The idea that Ukrainians are longing for a Pinochet should, therefore, be interpreted as a desire for having a leader capable of establishing strong rule of law. In the choice between democratic and authoritarian rule, Ukrainians (as of 2010) clearly preferred democracy (62 percent) over authoritarianism (28 percent). Similarly, almost 60 percent agreed that laws must be followed and only less than 7 percent believed that laws are to be bypassed. As one study revealed, in 2000-2011, democratic values prevailed both in the Lviv and Donetsk regions.

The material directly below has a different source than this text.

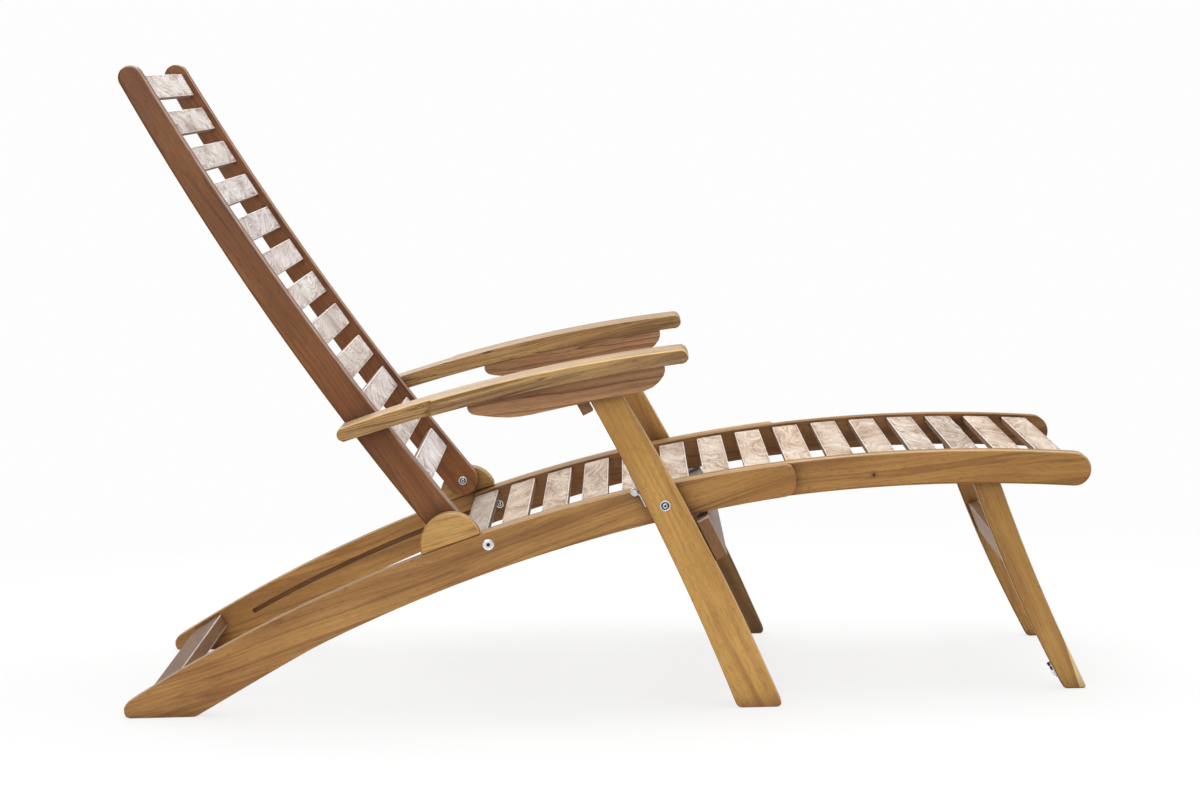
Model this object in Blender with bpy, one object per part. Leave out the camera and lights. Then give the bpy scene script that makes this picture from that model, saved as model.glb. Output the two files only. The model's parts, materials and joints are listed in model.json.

Finally, Ukraine has a history of successful anti-authoritarian protests, which makes it rather unique in the post-Soviet context. In two of them, the Orange and the Euromaidan revolutions, from 18 to 20 percent of adult citizens participated, which is between 5-7 million people. Although the democratic impetus of these revolutions was largely compromised by the old practices, the society has learned how to mobilize against the authoritarian threat.

Conclusion

In order to take root, authoritarianism, like democracy, requires a fertile ground. The table below summarizes the logic and relative weight of the three groups as well as individual factors working to prevent the formation of authoritarianism in Ukraine. Of note, the structural constraints are more important than the institutional ones, and the institutional ones are more important than the agency-centered ones.

Table 1. Authoritarianism-Prevention Factors

The overall configuration means that any attempt to impose authoritarian rule from above, as attempted by Kuchma and Yanukovych, faces the cumulative resistive effect produced by these three groups of factors. Ukraine’s prospects for authoritarianism are therefore significantly limited, which should allow the country to breakout of hybridity and progress toward a secure, democratic future—even in the current climate of backsliding democracy, populism, and Russian influence campaigns.